▶ [DATA SEGMENT]
Start
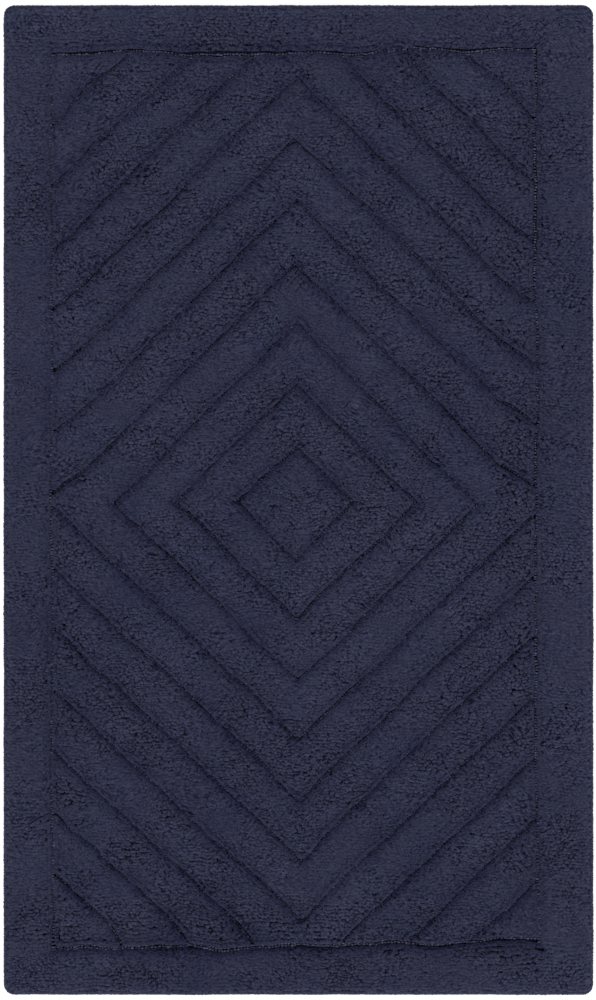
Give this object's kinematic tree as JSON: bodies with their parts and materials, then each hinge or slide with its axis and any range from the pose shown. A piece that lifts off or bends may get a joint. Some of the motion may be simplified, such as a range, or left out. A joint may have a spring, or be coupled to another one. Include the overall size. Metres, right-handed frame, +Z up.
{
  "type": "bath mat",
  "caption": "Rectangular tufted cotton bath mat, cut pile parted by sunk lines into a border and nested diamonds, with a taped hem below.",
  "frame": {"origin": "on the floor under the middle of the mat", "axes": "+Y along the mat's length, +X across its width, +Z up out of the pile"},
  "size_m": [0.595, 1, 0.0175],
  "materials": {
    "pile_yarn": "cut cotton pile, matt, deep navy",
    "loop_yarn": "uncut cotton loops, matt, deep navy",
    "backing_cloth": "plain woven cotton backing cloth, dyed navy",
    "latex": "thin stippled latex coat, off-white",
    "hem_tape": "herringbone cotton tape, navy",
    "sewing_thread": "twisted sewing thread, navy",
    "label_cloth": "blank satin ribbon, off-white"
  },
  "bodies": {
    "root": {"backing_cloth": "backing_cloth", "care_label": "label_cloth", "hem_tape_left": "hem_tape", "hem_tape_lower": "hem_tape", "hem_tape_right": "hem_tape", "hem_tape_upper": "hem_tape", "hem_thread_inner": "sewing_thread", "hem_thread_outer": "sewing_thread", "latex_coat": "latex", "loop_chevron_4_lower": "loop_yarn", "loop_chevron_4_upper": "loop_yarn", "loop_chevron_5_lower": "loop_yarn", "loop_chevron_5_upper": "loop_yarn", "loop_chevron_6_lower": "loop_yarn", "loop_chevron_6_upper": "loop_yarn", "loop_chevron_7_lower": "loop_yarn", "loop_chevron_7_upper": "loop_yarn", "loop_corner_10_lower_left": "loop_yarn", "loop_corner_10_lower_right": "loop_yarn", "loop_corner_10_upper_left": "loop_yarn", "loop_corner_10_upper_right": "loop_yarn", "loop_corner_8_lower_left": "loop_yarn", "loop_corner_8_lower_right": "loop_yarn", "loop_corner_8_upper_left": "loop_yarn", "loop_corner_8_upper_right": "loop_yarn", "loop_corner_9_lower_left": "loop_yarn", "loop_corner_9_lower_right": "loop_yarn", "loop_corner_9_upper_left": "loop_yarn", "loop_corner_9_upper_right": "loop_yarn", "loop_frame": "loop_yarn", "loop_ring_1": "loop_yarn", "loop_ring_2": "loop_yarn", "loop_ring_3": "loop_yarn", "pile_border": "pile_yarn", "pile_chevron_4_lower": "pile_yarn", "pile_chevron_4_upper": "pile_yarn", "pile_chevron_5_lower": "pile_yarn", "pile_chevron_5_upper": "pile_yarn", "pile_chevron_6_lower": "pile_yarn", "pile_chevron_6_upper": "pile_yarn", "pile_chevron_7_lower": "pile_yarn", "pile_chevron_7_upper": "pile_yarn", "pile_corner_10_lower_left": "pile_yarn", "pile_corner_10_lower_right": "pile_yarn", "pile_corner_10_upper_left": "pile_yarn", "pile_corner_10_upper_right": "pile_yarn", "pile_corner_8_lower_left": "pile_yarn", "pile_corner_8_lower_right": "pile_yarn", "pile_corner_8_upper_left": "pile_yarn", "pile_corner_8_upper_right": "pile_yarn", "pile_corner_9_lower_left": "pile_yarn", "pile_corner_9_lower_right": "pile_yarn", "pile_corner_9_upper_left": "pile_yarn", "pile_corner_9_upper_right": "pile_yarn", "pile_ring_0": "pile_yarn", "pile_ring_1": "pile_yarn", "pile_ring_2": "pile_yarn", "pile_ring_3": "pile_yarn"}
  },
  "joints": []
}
End
▶ [INSTRUCTIONS TO FOLLOW]
Can you reproduce all the material exactly?

▶ [THE REPLY]
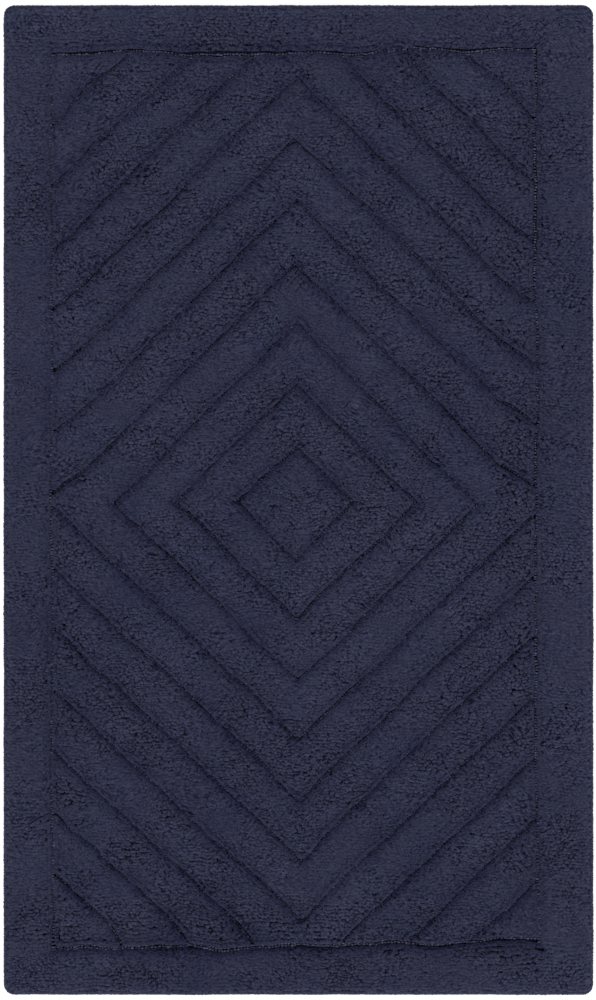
Give this object's kinematic tree as JSON: bodies with their parts and materials, then each hinge or slide with its axis and any range from the pose shown. A piece that lifts off or bends may get a joint. Some of the motion may be simplified, such as a range, or left out. A joint may have a spring, or be coupled to another one. Include the overall size. Metres, right-handed frame, +Z up.
{
  "type": "bath mat",
  "caption": "Rectangular tufted cotton bath mat, cut pile parted by sunk lines into a border and nested diamonds, with a taped hem below.",
  "frame": {"origin": "on the floor under the middle of the mat", "axes": "+Y along the mat's length, +X across its width, +Z up out of the pile"},
  "size_m": [0.595, 1, 0.0175],
  "materials": {
    "pile_yarn": "cut cotton pile, matt, deep navy",
    "loop_yarn": "uncut cotton loops, matt, deep navy",
    "backing_cloth": "plain woven cotton backing cloth, dyed navy",
    "latex": "thin stippled latex coat, off-white",
    "hem_tape": "herringbone cotton tape, navy",
    "sewing_thread": "twisted sewing thread, navy",
    "label_cloth": "blank satin ribbon, off-white"
  },
  "bodies": {
    "root": {"backing_cloth": "backing_cloth", "care_label": "label_cloth", "hem_tape_left": "hem_tape", "hem_tape_lower": "hem_tape", "hem_tape_right": "hem_tape", "hem_tape_upper": "hem_tape", "hem_thread_inner": "sewing_thread", "hem_thread_outer": "sewing_thread", "latex_coat": "latex", "loop_chevron_4_lower": "loop_yarn", "loop_chevron_4_upper": "loop_yarn", "loop_chevron_5_lower": "loop_yarn", "loop_chevron_5_upper": "loop_yarn", "loop_chevron_6_lower": "loop_yarn", "loop_chevron_6_upper": "loop_yarn", "loop_chevron_7_lower": "loop_yarn", "loop_chevron_7_upper": "loop_yarn", "loop_corner_10_lower_left": "loop_yarn", "loop_corner_10_lower_right": "loop_yarn", "loop_corner_10_upper_left": "loop_yarn", "loop_corner_10_upper_right": "loop_yarn", "loop_corner_8_lower_left": "loop_yarn", "loop_corner_8_lower_right": "loop_yarn", "loop_corner_8_upper_left": "loop_yarn", "loop_corner_8_upper_right": "loop_yarn", "loop_corner_9_lower_left": "loop_yarn", "loop_corner_9_lower_right": "loop_yarn", "loop_corner_9_upper_left": "loop_yarn", "loop_corner_9_upper_right": "loop_yarn", "loop_frame": "loop_yarn", "loop_ring_1": "loop_yarn", "loop_ring_2": "loop_yarn", "loop_ring_3": "loop_yarn", "pile_border": "pile_yarn", "pile_chevron_4_lower": "pile_yarn", "pile_chevron_4_upper": "pile_yarn", "pile_chevron_5_lower": "pile_yarn", "pile_chevron_5_upper": "pile_yarn", "pile_chevron_6_lower": "pile_yarn", "pile_chevron_6_upper": "pile_yarn", "pile_chevron_7_lower": "pile_yarn", "pile_chevron_7_upper": "pile_yarn", "pile_corner_10_lower_left": "pile_yarn", "pile_corner_10_lower_right": "pile_yarn", "pile_corner_10_upper_left": "pile_yarn", "pile_corner_10_upper_right": "pile_yarn", "pile_corner_8_lower_left": "pile_yarn", "pile_corner_8_lower_right": "pile_yarn", "pile_corner_8_upper_left": "pile_yarn", "pile_corner_8_upper_right": "pile_yarn", "pile_corner_9_lower_left": "pile_yarn", "pile_corner_9_lower_right": "pile_yarn", "pile_corner_9_upper_left": "pile_yarn", "pile_corner_9_upper_right": "pile_yarn", "pile_ring_0": "pile_yarn", "pile_ring_1": "pile_yarn", "pile_ring_2": "pile_yarn", "pile_ring_3": "pile_yarn"}
  },
  "joints": []
}